In the film, Hedwig’s manager Phyllis Stein (Andrea Martin) often discourages Hedwig from making big, public scenes at Gnosis’s events, lest accusations of stalking befall her.  And, it’s not until the film’s end, when Gnosis is caught rekindling his flame for Hedwig in the back seat of his limo, that Hedwig’s story even gets credibility, and her celebrity slowly begins to outshine Tommy’s.

But once Hedwig usurps Tommy and achieves financial and commercial success, what happens to the art?  What happens to the art of surviving when there’s no more surviving to be done?  

Hedwig and her backup band, “The Angry Inch,” wait outside a Tommy Gnosis record signing.

Hedwig and her backup band, “The Angry Inch,” wait outside a Tommy Gnosis record signing.

In the film’s final sequence, Hedwig performs with the Angry Inch in Times Square to what’s presented as (if not explicitly) a mostly straight audience.  The performance goes south, reading as angry with no cause, and culminating in the violent removal of Hedwig’s drag; her armor, so to speak.  Hedwig’s defenses down, raw and vulnerable once again, the film ends in an extended fantasy sequence (which I’ll avoid spoiling explicitly); a sequence that alludes to an answer for this question of survival and art.

I’ll preface this next part by saying that this is only my interpretation of the film’s subtle, layered finale. I’m certain there are at least one hundred other ways to read the subtext the film’s final song offers, if not more, and I encourage anyone reading this to watch the film yourself, and come to your own conclusions.

That said, in the film’s finale “Midnight Radio,” it seems Hedwig ultimately learns that her art may not have a place in the mainstream, and that’s okay.  She’s still just as worthy as all the musicians she once idolized (“[...] Patti, and Tina, and Yoko, Aretha, and Nona, and Nico, and me”), despite her rejection of celebrity. Who knows, maybe at one time, these artists may have been just like Hedwig: on the outside, looking in on success. And, perhaps that’s the shared quality that made Hedwig and them great artists in the first place.

If, on one side of a coin, we accept the idea that survival can be a queer art form in and of itself, the opposite side of that coin may be the idea that queer art and popularity can’t truly coexist, or at least, not on the same level as a “Tommy Gnosis.” If the need for survival generates queer art, and the need for survival is taken away via celebrity, does the art a queer person makes become somehow less queer? Is that art something else entirely? Is it mainstream?  Is queerness, inherently, a victim of its own popularity

In some ways, that’s what Hedwig seems to posit, and I think there is some truth to that, however bleak that thought might be. At the very least, it seems that perhaps the best art at first starts from a place of necessity, and the will to live amongst increasingly oppressive circumstances. Strangely, I do find some comfort in this notion, and the idea that we, as queer people, have an incentive to make queer art for ourselves, rather than for pop culture, or even the mainstream.  

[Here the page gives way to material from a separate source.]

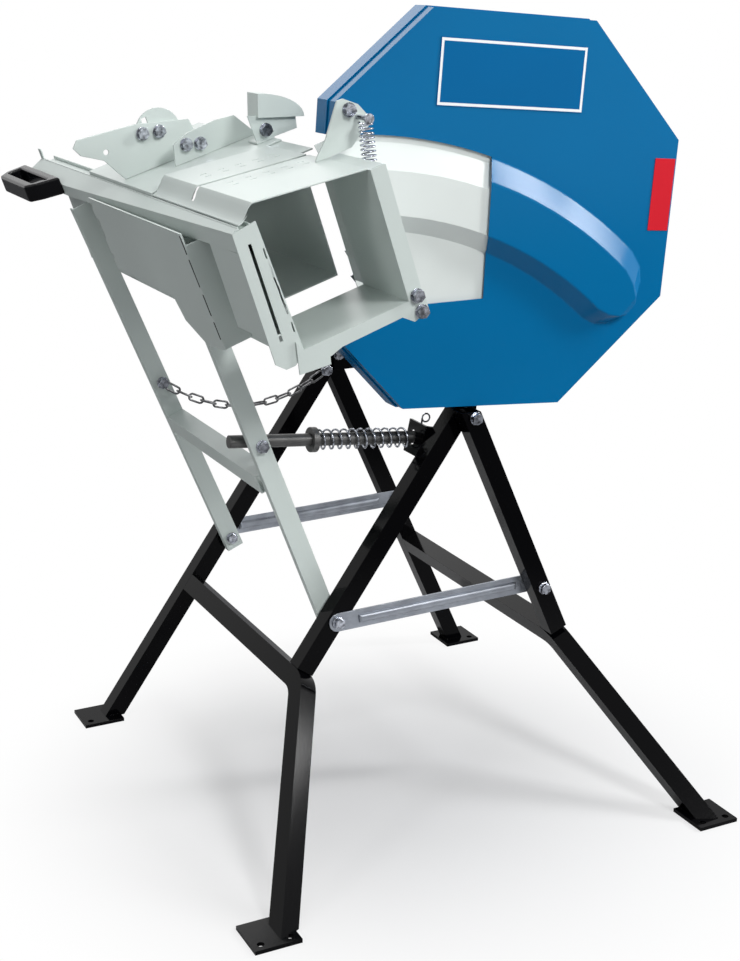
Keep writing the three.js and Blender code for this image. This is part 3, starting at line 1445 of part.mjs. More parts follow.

The title of the finale, “Midnight Radio,” even hints at this notion as well.  After all, what popular rocker has their song blaring on the radio at midnight?  

Just Hedwig.  

Maybe the Midnight Radio is actually another queer safe haven for Hedwig, never to be found by oppressors who would ask, “Why are you excluding us?”  After all, most people are asleep by midnight anyway. 

But, for those of us who aren’t, we’ll listen, and sing along.

*The Modernist Art of Queer Survival, by Benjamin Bateman, Oxford University Press, pp. 13–14.

**Can you believe I actually did an MLA citation for this? Desperate and weird.